④ 「FCF不足」、「債務超過ではない」、「収益力あり」、「過剰債務」(Ⅳ型)

Ⅳ型の企業は、収益力があるため債務超過状態ではないが、多額な債務があるため、債務返済に必要なFCFが不足している状況にあります。


⑤ 「FCF不足」、「債務超過ではない」、「収益力不足」、「過剰債務」(Ⅴ型)

Ⅴ型の企業は、過去には収益力があったか、もともと純資産が大きかったため債務超過には陥っていないが、最近は収益力が落ち、借入金などの債務返済に必要なFCFも不足し、債務が過剰となっている状況にあります。

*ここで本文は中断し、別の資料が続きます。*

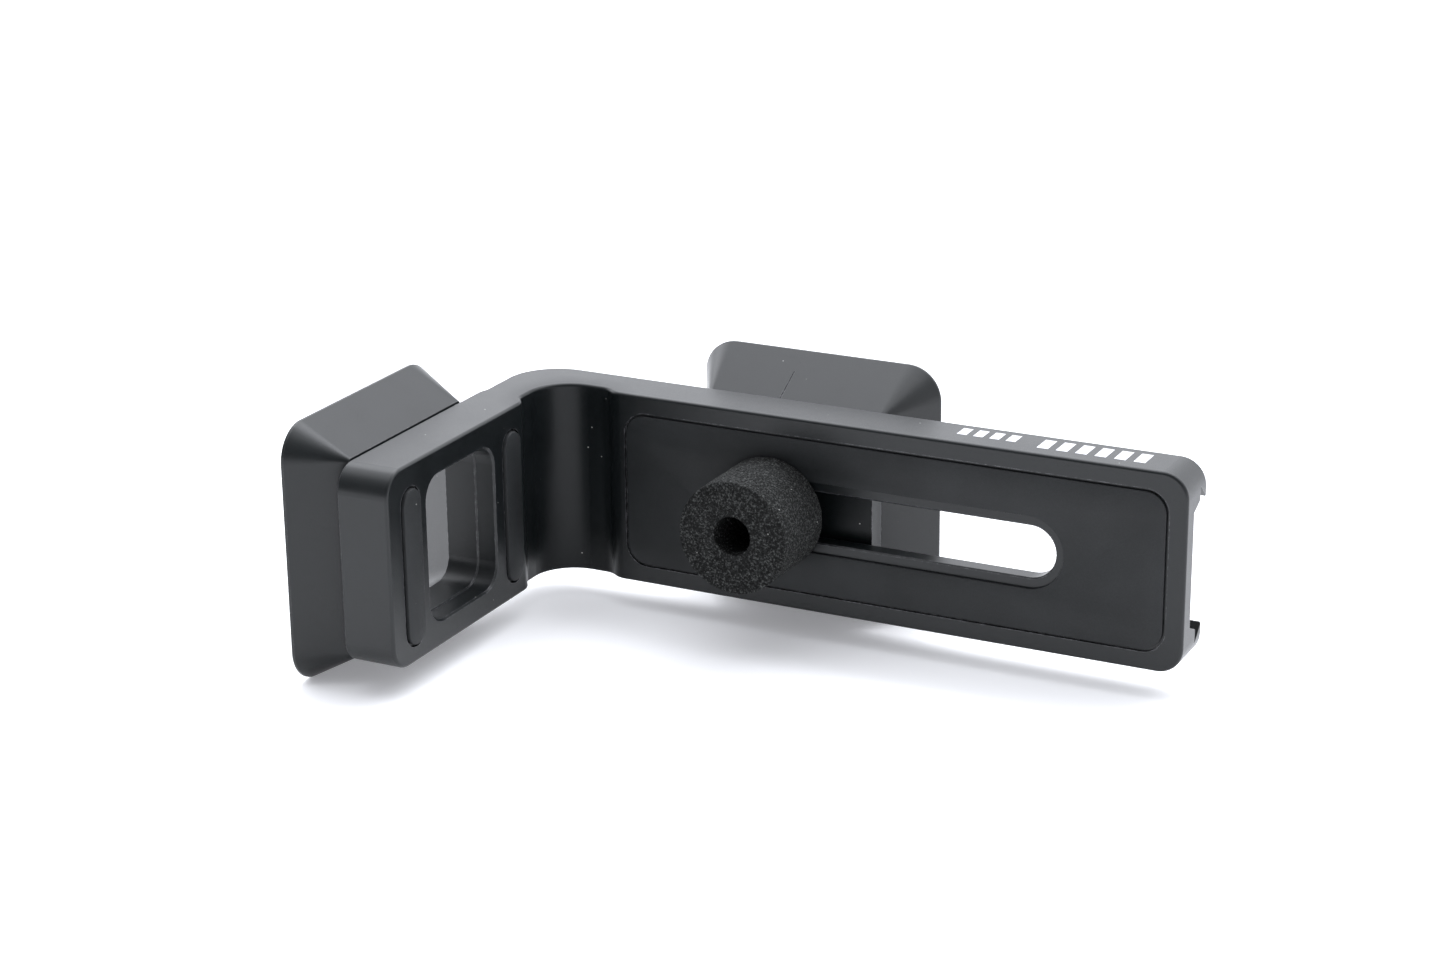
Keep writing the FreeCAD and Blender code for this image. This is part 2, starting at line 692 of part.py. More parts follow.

以上、経営課題のある企業につき、Ⅰ型からⅤ型までパターン分類を行いました。

特殊なケース(手形の不渡りや天災による被害など)を除くと、

企業が経営困難に陥り、経営改善が必要となる場合とは、

上記の5つのパターンに集約できるのではないかと思います。


なお、図表にある「経営改善不要レベル」のパターンは、

「債務超過だが収益力があって過剰債務がない」パターンか、

「債務超過ではなく過剰債務がない」パターンであるため、


結論として、「営業CFを高めるか投資CFを抑えることに専念」すればよく、

それは「キャッシュ・フロー経営」以前の、

「本業で利益を出す努力をする」あるいは「過剰な設備投資を控える」という、

「経営者の自助努力・判断のみに帰する」パターンであるため、

ここでのパターン分類からは除外することとしています。